Donald Trump and Israeli Prime Minister Benjamin Netanyahu at the White House, Washington, D.C. February 4, 2025 (Leah Millis/Reuters)
EA on Australia’s ABC and India’s WION: Israel’s War on Iran
EA on TVP World: Trump, Putin, and Ukraine
I joined Times Radio’s Trump Report for a special 35-minute VideoCast on Tuesday to explain how Israel manipulated Donald Trump into effectively abandoning US-Iran negotiations and supporting the assaults killing and trying to break Iran’s leadership.
First, I take apart the myth of a UK-US “trade deal”, announced by Trump and UK Prime Minister Keir Starmer at the G7 summit in Canada. I explain how the limited agreement is more a case of Trump telling the British, “I won’t punch you as hard as I am punching that guy over there.
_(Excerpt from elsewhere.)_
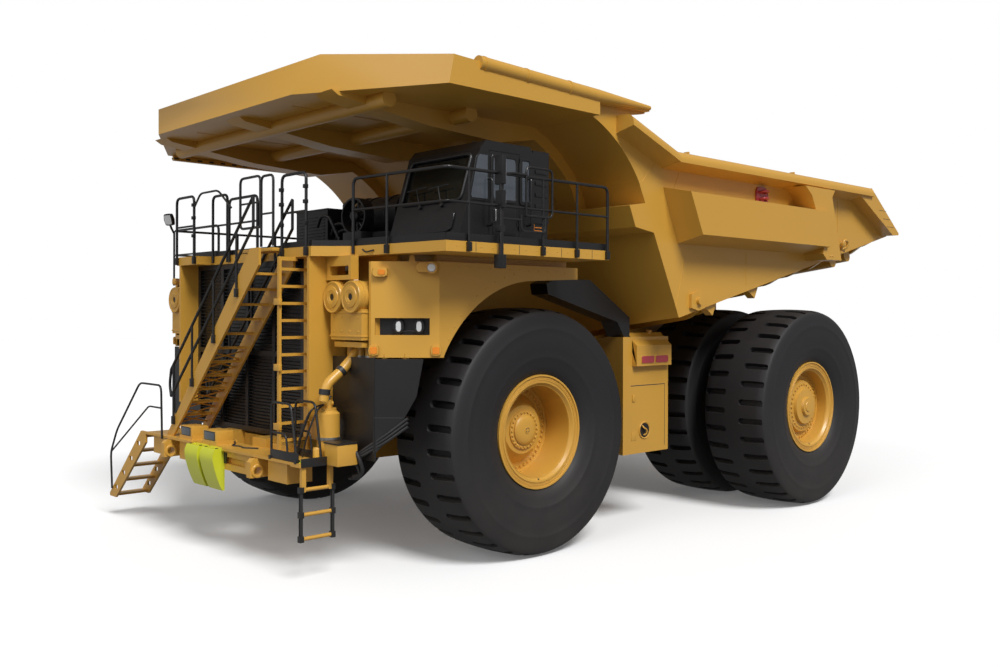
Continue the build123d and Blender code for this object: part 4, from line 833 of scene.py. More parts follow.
# %% Wheel details
NUTS = 46
for side, word in ((1, "left"), (-1, "right")):
    out = (0, side, 0)
    for body, x, y, disc_at in (("wheel_front_", FRONT_AXLE_X, FRONT_Y, -0.02),
            ("wheels_rear_", REAR_AXLE_X, REAR_OUT_Y, 0.3035)):
        centre = Vector((x, side * y, AXLE_Z))
        steps = turned("steps", [(0.8335, 0.55), (0.8335, 0.5845), (0.838, 0.5865), (0.8425, 0.5845), (0.8445, 0.580),
            (0.8555, 0.580), (0.858, 0.5845), (0.8625, 0.586), (0.867, 0.5845), (0.869, 0.580), (0.878, 0.580),
            (0.880, 0.583), (0.8845, 0.583), (0.8865, 0.579), (0.8865, 0.55)], centre, out, OCHRE, 96)
        mouth = turned("mouth", [(0.7395, 0.50), (0.7395, 0.532), (0.7445, 0.541), (0.752, 0.542), (0.752, 0.50)],
            centre, out, OCHRE, 96)
        nuts = scatter("nuts", BOLT, ring_places(centre + Vector((0, side * disc_at, 0)), out, 0.652, NUTS), OCHRE,
            0.062)
        meshes = [steps, mouth, nuts]
        lines = turned("disc_step", [(0.700, disc_at - 0.01), (0.700, disc_at + 0.014), (0.712, disc_at + 0.018),
            (0.7385, disc_at + 0.018), (0.7385, disc_at - 0.01)], centre, out, OCHRE, 96)
        meshes.append(lines)
        valve = tube("valve", [centre + Vector((0.02, side * 0.535, -0.772)),
            centre + Vector((0.02, side * 0.578, -0.772))], 0.011, TRIM, sides=8)
        meshes.append(valve)
        if body == "wheel_front_":
            cap = turned("hub_cap", [(0.236, 0.20), (0.236, 0.228), (0.246, 0.232), (0.246, 0.244), (0.236, 0.250),
                (0.222, 0.262), (0.19, 0.276), (0.14, 0.286), (0.08, 0.290), (0.062, 0.290), (0.058, 0.297),
                (0, 0.298)], centre, out, OCHRE, 64)
            bolts = scatter("cap_bolts", BOLT, ring_places(centre + Vector((0, side * 0.215, 0)), out, 0.288, 24),
                OCHRE, 0.052)
            marks = [tube("plug_mark", [centre + Vector((0.036 * math.cos(a), side * 0.2985, 0.036 * math.sin(a)))
                for a in (first, first + 0.35, first + 0.7, first + 1.05)], 0.0055, TRIM, 0.01, 6)
                for first in (0.26, 1.83, 3.4, 4.97)]
            meshes += [cap, bolts, *marks]
        else:
            rim_bolts = scatter("cover_bolts", BOLT, ring_places(centre + Vector((0, side * (disc_at + 0.102), 0)),
                out, 0.45, 30), OCHRE, 0.05)
            cover = turned("cover_plug", [(0.11, disc_at + 0.22), (0.11, disc_at + 0.236), (0.10, disc_at + 0.246),
                (0, disc_at + 0.248)], centre, out, OCHRE, 32)
            meshes += [rim_bolts, cover]
        as_piece("rim_details_" + body + word, meshes, body + word)
print("wheel details made:", 2 * 2 * NUTS, "nuts")

# %% [markdown]
# ## Plate and tube work
# Most of the truck is welded plate and bent tube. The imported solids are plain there, so the pieces below repeat
# them with their real edges: rounded rails, gussets, pockets, grilles and hoops. A form is a set of closed shells in
# millimetres. Forms are joined with + and cut with -, which runs an exact Boolean only where two shells meet.
# Modelling each plate by hand in edit mode would look the same, but the sizes could not be changed afterwards.

# %% Forms in millimetres
def evaluated_mesh(holder, name):
    bpy.context.view_layer.update()
    made = holder.evaluated_get(bpy.context.evaluated_depsgraph_get())
    mesh = bpy.data.meshes.new_from_object(made)
    mesh.name = name
    return mesh


def reach(mesh):
    points = [vert.co for vert in mesh.vertices]
    return [(min(p[i] for p in points), max(p[i] for p in points)) for i in range(3)]


def trimmed(mesh, cutters, kind):
    """A shell cut by, or kept inside, other shells."""
    spans = reach(mesh)
    near = [c for c in cutters if all(a[0] < b[1] and b[0] < a[1] for a, b in zip(spans, reach(c)))]
    if not near:
        return mesh if kind == "DIFFERENCE" else None
    holder = as_source(mesh)
    tools = []
    for cutter in near:
        tools.append(as_source(cutter))
        step = holder.modifiers.new("cut", "BOOLEAN")
        step.operation, step.solver, step.object = kind, "EXACT", tools[-1]
    result = evaluated_mesh(holder, mesh.name)
    for item in (holder, *tools):
        bpy.data.objects.remove(item)
    return result if len(result.polygons) else None


class Form:
    def __init__(self, shells):
        self.shells = [shell for shell in shells if shell]

    def __add__(self, other):
        return Form(self.shells + other.shells)

    def __sub__(self, other):
        return Form([trimmed(shell, other.shells, "DIFFERENCE") for shell in self.shells])

    def __and__(self, other):
        return Form([trimmed(shell, other.shells, "INTERSECT") for shell in self.shells])


print("forms can be joined and cut")

# %% [markdown]
# Most welded parts are a profile pushed along a line. A few makers of such shells cover all of the truck.

# %% Prisms, rods and bent bars
def swept(rings):
    """A closed shell through rings of points that have as many corners each."""
    work = bmesh.new()
    rows = [[work.verts.new(point) for point in ring] for ring in rings]
    for low, high in zip(rows, rows[1:]):
        for k in range(len(low)):
            work.faces.new((low[k - 1], low[k], high[k], high[k - 1]))
    work.faces.new(rows[0])
    work.faces.new(rows[-1])
    bmesh.ops.recalc_face_normals(work, faces=work.faces[:])
    mesh = bpy.data.meshes.new("shell")
    work.to_mesh(mesh)
    work.free()
    return Form([mesh])


def prism(points, along, low, high):
    """An outline pushed along an axis: "Y" takes (x, z) points, "Z" takes (x, y) and "X" takes (y, z)."""
    place = {"X": lambda a, b, h: (h, a, b), "Y": lambda a, b, h: (a, h, b), "Z": lambda a, b, h: (a, b, h)}[along]
    return swept([[place(a, b, h) for a, b in points] for h in (low, high)])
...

And that one over there.”
The UK does not have a most favored trade relationship with the US. It has a most favored tariff relationship.
Then I take host Maddie Hale through the context for the Israeli airstrikes and targeted assassinations that began last Friday, persuading Trump — against all sense of reality — that the mass killings and devastation would strong-arm Iran into accepting his “deal” over Tehran’s nuclear program.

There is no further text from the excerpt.